= Kay Angliss =

Canadian artist

Katherine Margaret "Kay" Angliss (1923–2004) was a Canadian artist.

She was born on a farm in Port Coquitlam and grew up in British Columbia. Angliss graduated from the Vancouver School of Art in 1946, continuing her studies at the Emma Lake Art School in Saskatchewan, the University of Calgary and the Alberta College of Art. She taught at the Alberta College of Art from 1965 to 1980. She also taught art classes for children at the Allied Arts Centre in Calgary from 1960 to 1974. In 1987, Angliss was appointed a Life Member of the Alberta Society of Artists. In 1994, she was a recipient of the Royal Canadian Academy's Trust Fund. She is best known for her prints but also worked in watercolour and fibre art.

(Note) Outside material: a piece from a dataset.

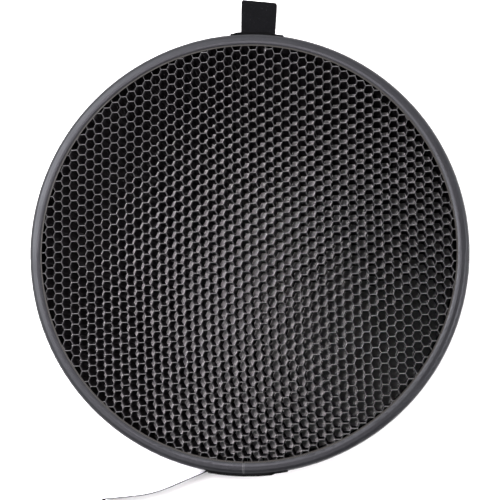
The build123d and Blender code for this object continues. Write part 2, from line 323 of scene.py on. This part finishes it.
def tape(name, place, length, width, half, end=lambda across: 0):
    """A closed strip about the surface place(along, across), shorter by end(across) at each place across."""
    rows, columns = round(length / GRAIN), round(width / GRAIN)
    sides = ([], [])
    for i in range(rows + 1):
        for j in range(columns + 1):
            across = width * (j / columns - 0.5)
            along = (length - end(across)) * i / rows
            point = place(along, across)
            lengthwise = place(along + GRAIN / 2, across) - place(along - GRAIN / 2, across)
            crosswise = place(along, across + GRAIN / 2) - place(along, across - GRAIN / 2)
            normal = lengthwise.cross(crosswise).normalized()
            reach = half(across, width, point) * (0.5 if i in (0, rows) else 1)
            sides[0].append(point + normal * reach)
            sides[1].append(point - normal * reach)
    return closed_strip(name, sides, rows, columns)


def closed_strip(name, sides, rows, columns):
    """The mesh of two facing grids of points, joined round their rims."""
    across = columns + 1
    back = len(sides[0])
    faces = []
    for i in range(rows):
        for j in range(columns):
            a = i * across + j
            quad = (a, a + across, a + across + 1, a + 1)
            faces.append(quad[::-1])
            faces.append(tuple(back + k for k in quad))
    rim = list(range(columns)) + [i * across + columns for i in range(rows)]
    rim += [rows * across + j for j in range(columns, 0, -1)] + [i * across for i in range(rows, 0, -1)]
    for a, b in zip(rim, rim[1:] + rim[:1]):
        faces.append((a, back + a, back + b, b)[::-1])
    mesh = bpy.data.meshes.new(name)
    mesh.from_pydata(sides[0] + sides[1], [], faces)
    mesh.polygons.foreach_set("use_smooth", [True] * len(mesh.polygons))
    mesh.validate()
    piece = bpy.data.objects.new(name, mesh)
    bpy.context.scene.collection.objects.link(piece)
    return piece


def finished(piece, material, slot, *nodes):
    """Gives a strap its finish, and has it stand for its CAD nodes."""
    piece.data.materials.append(material)
    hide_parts(*nodes)
    return piece


def round_corners(across):
    """How much shorter a strap is at a place across it, for the two round corners at its tip."""
    past = abs(across) - (STRAP_WIDTH / 2 - CORNER)
    return CORNER - math.sqrt(max(CORNER ** 2 - past ** 2, 0)) if past > 0 else 0


def patch(name, node, root, rivet, material):
    """The outer strip of a strap's fixing, wrapped on the rim, stepping up over the strap's root."""
    start, end = span_of(node)
    root_start, root_end = span_of(root)
    rivet_angle = angle_of(sum(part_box(rivet), Vector()))
    length = math.radians(end - start) * RIM
    starts_on_root = root_start < start + PATCH_RAMP

    def place(along, across):
        degrees = start + math.degrees(along / RIM)
        before = 1 if starts_on_root else smooth_step(degrees, root_start - PATCH_RAMP, root_start)
        lift = before * (1 - smooth_step(degrees, root_end, root_end + PATCH_RAMP))
        off = math.hypot(math.radians(degrees - rivet_angle) * RIM, across) / DIMPLE_RADIUS
        pressed = DIMPLE_DEPTH * math.exp(-off ** 2)
        ripple = RIPPLE * noise.noise(Vector((degrees * 0.8, across * 60, 0)))
        radius = RIM + STRAP_THICK * (PATCH_STANDOFF + lift) + ripple - pressed
        return on_rim(radius, degrees, STRAP_MIDDLE - across)

    piece = tape(name, place, length, STRAP_WIDTH, half_thickness)
    finished(piece, material, "strap_fabric", node)
    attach(piece, "grid")


def span_of(node):
    """The first and last angle of a node that wraps part of the rim."""
    angles = [angle_of(vertex.co) for vertex in frame["nodes"][node].data.vertices]
    return min(angles), max(angles)


def short_strap(material):
    """The short strap: down the rim under its patch, round a bend, and out along the floor."""
    hinge = HINGES["short_tab_fold"]
    degrees = angle_of(hinge)
    outward = flat_direction(degrees)
    sideways = outward.cross(UP)
    wall = RIM + STRAP_THICK / 2
    drop = STRAP_HIGH.z - (TAB_HEIGHT + BEND)
    curve = BEND * math.pi / 2
    reach = TAB_HIGH.y / outward.y - wall - BEND
    length = drop + curve + reach

    def place(along, across):
        if along < drop:
            out, z = 0, STRAP_HIGH.z - along
        elif along < drop + curve:
            turn = (along - drop) / BEND
            out, z = BEND * (1 - math.cos(turn)), TAB_HEIGHT + BEND * (1 - math.sin(turn))
        else:
            out, z = BEND + along - drop - curve, TAB_HEIGHT
        laid = smooth_step(along, drop, drop + SETTLING)
        spread = 1 + TAB_SPREAD * smooth_step(along, drop, length)
        round_rim = (1 - laid) * across ** 2 / (2 * RIM)
        rise = laid * (TAB_RISE + TAB_WAVE * noise.noise(Vector((along * 30, across * 40, 5))))
        return outward * (wall + out - round_rim) + sideways * across * spread + UP * (z + rise)

    def end(across):
        return TAB_SKEW * across + round_corners(across)

    piece = tape("short_strap", place, length, STRAP_WIDTH, half_thickness, end)
    finished(piece, material, "strap_fabric", "short_strap_tab", "short_strap_root")
    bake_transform(piece)


# Free run of the long strap, from its hinge: its heading there, and its legs as (length, turn to the left)
FREE_HEADING = 203.5
FREE_LEGS = ((40 * MM, 0), (34 * MM, -9), (24 * MM, -7.5), (34 * MM, -3.5), (12 * MM, 52), (20 * MM, 8))
FREE_LENGTH = sum(length for length, _ in FREE_LEGS)
CREASE = (4 * MM, 33)         # where the strap turns out from under its patch, as a leg
LOOSE = (5 * MM, 60 * MM)     # the stretch of the free run over which it starts to wave
LONG_WAVE = 0.9 * MM          # height of that wave

FILM_THICK = 0.25 * MM
FILM_START = 2.5 * MM         # from the start of the free run
FILM_WIDTH = STRAP_WIDTH - 0.6 * MM
FILM_LENGTH = FREE_LENGTH - FILM_START
PEELED = 14 * MM              # how much of the film's end has come away, and how far
PEEL = 1.4 * MM


def long_strap_path():
    """Where the strap runs: (place, heading) a grain apart, from its root's hidden end to its tip."""
    root_end = span_of("long_strap_root")[1]
    radius = RIM + STRAP_THICK / 2
    leaves_rim = FREE_HEADING - CREASE[1] + 90 - 360
    wrapped = root_end - leaves_rim
    legs = [(math.radians(wrapped) * radius, -wrapped), CREASE, *FREE_LEGS]
    point = on_rim(radius, root_end, STRAP_MIDDLE)
    heading = root_end - 90
    stations = [(point, heading)]
    for length, turn in legs:
        steps = round(length / GRAIN)
        for _ in range(steps):
            point = point + flat_direction(heading + turn / steps / 2) * (length / steps)
            heading += turn / steps
            stations.append((point, heading))
    return stations, sum(length for length, _ in legs)


def along_path(stations, length, along):
    """The place and heading at a distance along the path, which runs straight on past its ends."""
    at = along / length * (len(stations) - 1)
    i = min(max(int(at), 0), len(stations) - 2)
    (point, heading), (ahead, heading_ahead) = stations[i], stations[i + 1]
    turned = min(max(at - i, 0), 1)
    return point.lerp(ahead, at - i), heading + (heading_ahead - heading) * turned


def long_strap(fabric, film):
    """The long strap: round the rim under its patch, then free beside the grid, with its backing film."""
    stations, length = long_strap_path()
    free_start = length - FREE_LENGTH

    def place(along, across, offset=0):
        point, heading = along_path(stations, length, along)
        left = flat_direction(heading + 90)
        loose = smooth_step(along - free_start, *LOOSE)
        wave = loose * LONG_WAVE * noise.noise(Vector((along * 22, across * 18, 2)))
        return point + left * (wave + offset) - UP * across

    def film_place(along, across):
        peel = PEEL * smooth_step(along, FILM_LENGTH - PEELED, FILM_LENGTH) ** 2
        return place(free_start + FILM_START + along, across, -STRAP_THICK / 2 - FILM_THICK - peel)

    strap = tape("long_strap", place, length, STRAP_WIDTH, half_thickness, round_corners)
    finished(strap, fabric, "strap_fabric", "long_strap_free", "long_strap_root")
    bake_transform(strap)

    liner = tape("strap_liner", film_place, FILM_LENGTH, FILM_WIDTH, lambda *_: FILM_THICK / 2, round_corners)
    finished(liner, film, "backing_film", "long_strap_liner")
    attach(liner, "long_strap")


def make_straps():
    fabric = strap_fabric()
    patch("short_patch", "short_strap_patch", "short_strap_root", "short_strap_rivet", fabric)
    patch("long_patch", "long_strap_patch", "long_strap_root", "long_strap_rivet", fabric)
    short_strap(fabric)
    long_strap(fabric, backing_film())


# ---------------------------------------------------------------- camera, floor and light

CAMERA_PLACE = Vector((0.1545, -0.1282, FRONT_Z + 1.4745))
CAMERA_TARGET = Vector((0.0059, 0.0004, FRONT_Z))
FLOOR_GAP = 0.2 * MM          # below the trim

BRIGHT_SKY = 2.5              # strength of the room's light low down, and where it is dimmest
DIM_SKY = 0.25
SKY_FADE = (0.45, 0.85)       # cosines of the angles from the dimmest place between which it fades
DIM_SKY_TILT = 28             # degrees from straight up to the dimmest place
DIM_SKY_SIDE = -70            # its direction in the floor's plane

KEY_PLACE = Vector((-0.12, 0.015, 1.5))
SIDE_PLACE = Vector((-0.95, 0.42, 1.55))
FILL_PLACE = Vector((1.25, -0.15, 1.15))
KEY_FLAG_PLACE = Vector((0.066, -0.048, 0.9))
FLAG_GAP = 0.08               # from the camera up to the flag above it
FLAG_COLOUR = (0.02, 0.02, 0.02)


def look(obj, place, target):
    obj.location = place
    obj.rotation_mode = "QUATERNION"
    obj.rotation_quaternion = (Vector(target) - Vector(place)).to_track_quat("-Z", "Y")


def make_camera():
    """Above the grid, a little to its lower right, with the grid's +Y upward in the picture."""
    data = bpy.data.cameras.new("camera")
    data.lens = 85
    data.sensor_width = 36
    camera = bpy.data.objects.new("camera", data)
    bpy.context.scene.collection.objects.link(camera)
    ahead = (CAMERA_TARGET - CAMERA_PLACE).normalized()
    right = ahead.cross(Vector((0, 1, 0))).normalized()
    camera.matrix_world = Matrix((right, right.cross(ahead), -ahead)).transposed().to_4x4()
    camera.location = CAMERA_PLACE
    bpy.context.scene.camera = camera


def make_floor():
    """The pale floor that the grid lies on."""
    s = Shader("floor")
    s.set(Base_Color=s.mix(s.noise(3, detail=2), (0.94, 0.93, 0.94), (0.96, 0.95, 0.96)), Roughness=0.9)
    bpy.ops.mesh.primitive_plane_add(size=12, location=(0, 0, TRIM_LOW.z - FLOOR_GAP))
    floor = bpy.context.object
    floor.name = "floor"
    floor.data.materials.append(s.material)


def soft_light(name, place, size, power, colour):
    """A round light of a size across, aimed at the middle of the grid."""
    data = bpy.data.lights.new(name, "AREA")
    data.shape = "DISK"
    data.size = size
    data.energy = power
    data.color = colour
    light = bpy.data.objects.new(name, data)
    bpy.context.scene.collection.objects.link(light)
    look(light, place, (0, 0, 0))


def make_world():
    """A white room, bright low down, and dimmest a little to the lower right of overhead."""
    world = bpy.data.worlds.new("white_room")
    world.use_nodes = True
    tree = world.node_tree
    background = tree.nodes["Background"]
    background.inputs["Color"].default_value = (1, 1, 1, 1)
    tilt = math.radians(DIM_SKY_TILT)
    nearness = tree.nodes.new("ShaderNodeVectorMath")
    nearness.operation = "DOT_PRODUCT"
    nearness.inputs[1].default_value = flat_direction(DIM_SKY_SIDE) * math.sin(tilt) + UP * math.cos(tilt)
    fade = tree.nodes.new("ShaderNodeMapRange")
    tree.links.new(tree.nodes.new("ShaderNodeTexCoord").outputs["Generated"], nearness.inputs[0])
    tree.links.new(nearness.outputs["Value"], fade.inputs["Value"])
    tree.links.new(fade.outputs["Result"], background.inputs["Strength"])
    for socket, value in zip(("From Min", "From Max", "To Min", "To Max"), (*SKY_FADE, BRIGHT_SKY, DIM_SKY)):
        fade.inputs[socket].default_value = value
    bpy.context.scene.world = world


def make_flag(name, place, radius):
    """A dark round card, unseen by the camera, that keeps light off part of the grid."""
    rim = [flat_direction(degrees) * radius for degrees in range(0, 360, 10)]
    mesh = bpy.data.meshes.new(name)
    mesh.from_pydata(rim, [], [tuple(range(len(rim)))])
    flag = bpy.data.objects.new(name, mesh)
    bpy.context.scene.collection.objects.link(flag)
    flag.location = place
    flag.data.materials.append(Shader(name).set(Base_Color=FLAG_COLOUR, Roughness=0.9))
    flag.visible_camera = False


def make_lights():
    """The room, a soft light nearly overhead, a wide one to the upper left and a weaker one to the right."""
    make_world()
    bpy.context.scene.view_settings.view_transform = "Standard"
    soft_light("key", KEY_PLACE, size=0.30, power=11.8, colour=(1.0, 0.92, 0.96))
    soft_light("side", SIDE_PLACE, size=0.7, power=54, colour=(1.0, 1.0, 1.0))
    soft_light("fill", FILL_PLACE, size=0.6, power=20, colour=(1.0, 0.98, 1.0))
    make_flag("camera_flag", CAMERA_PLACE + UP * FLAG_GAP, radius=0.11)
    make_flag("key_flag", KEY_FLAG_PLACE, radius=0.07)


make_camera()
make_floor()
make_lights()
dress_cad()
make_straps()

She married visual artist George Angliss.

Angliss and her husband left Alberta for British Columbia in 1989.

Her work is included in the collections of the Alberta Foundation for the Arts, Alberta House in London, England, Kelowna Art Gallery and the Confederation Centre Art Gallery in Charlottetown.

Angliss's work continues to be shown. The Art Gallery of Grande Prairie included Angliss's work in "The Printmakers: Abstract Prints from the 1960's and 70's" curated by Todd Schaber in 2014, and, in 2021, Angliss's work was include in Cochrane Public Library's exhibit "Figured" including the work of twelve Canadian artists including Marion Nicoll and Illingworth Kerr.